The lost, or broken, community can be exemplified in all kinds of ways, by all kinds of paradigms: the natural family, the Athenian city, the Roman Republic, the first Christian community, corporations, communes, or brotherhoods—always it is a matter of a lost age in which community was woven of tight, harmonious, and infrangible bonds and in which above all it played back to itself, through its institutions, its rituals, and its symbols, the representation, indeed the living offering, of its own immanent unity, intimacy, and autonomy. (The Inoperative Community, 9.)

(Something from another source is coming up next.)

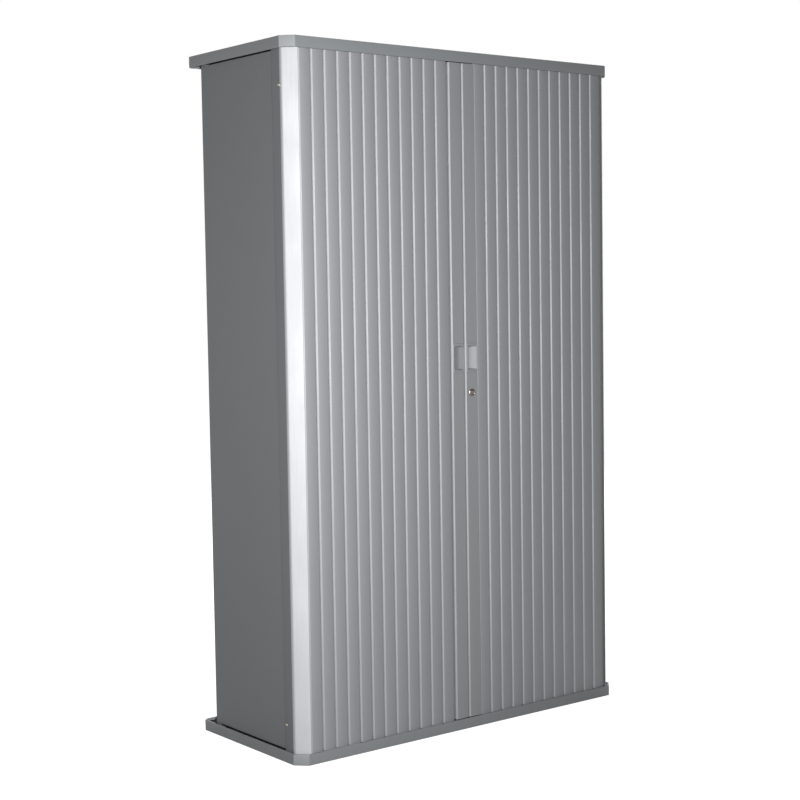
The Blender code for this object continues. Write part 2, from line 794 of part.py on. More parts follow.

I think Jean-Luc Nancy, the author of this quote, is fundamentally wrong—at least on his characterization of the first Christian community. A reading of Acts and Paul’s letters will show far less than a “lost age” of “tight, harmonious, and infrangible bonds.” The idyllic passage in Acts 2:44, “All the believers were together and had everything in common,” the height of community and communication of goods, comes before the community is, properly speaking, “Christian.” And by the time the church of Antioch arises and the designation “Christian” is given for this strange mix of Jews and Greeks (11:26), the Church is in serious disarray: the baptizing of an Ethiopian, conversion of Saul the murderer, persecution in Jerusalem, Spirit-filling of Cornelius the Roman, and Peter’s vision regarding the abrogation of kosher laws all contribute to a great commotion that demands the calling of the first council at Jerusalem (Acts 15). However, lest this little act of community politics be thought to restore order, Paul writes Galatians (esp. 2:11-14). The Christian community is always already a disorderly community, a broken body. In the end, the Church is the community of the Eucharist.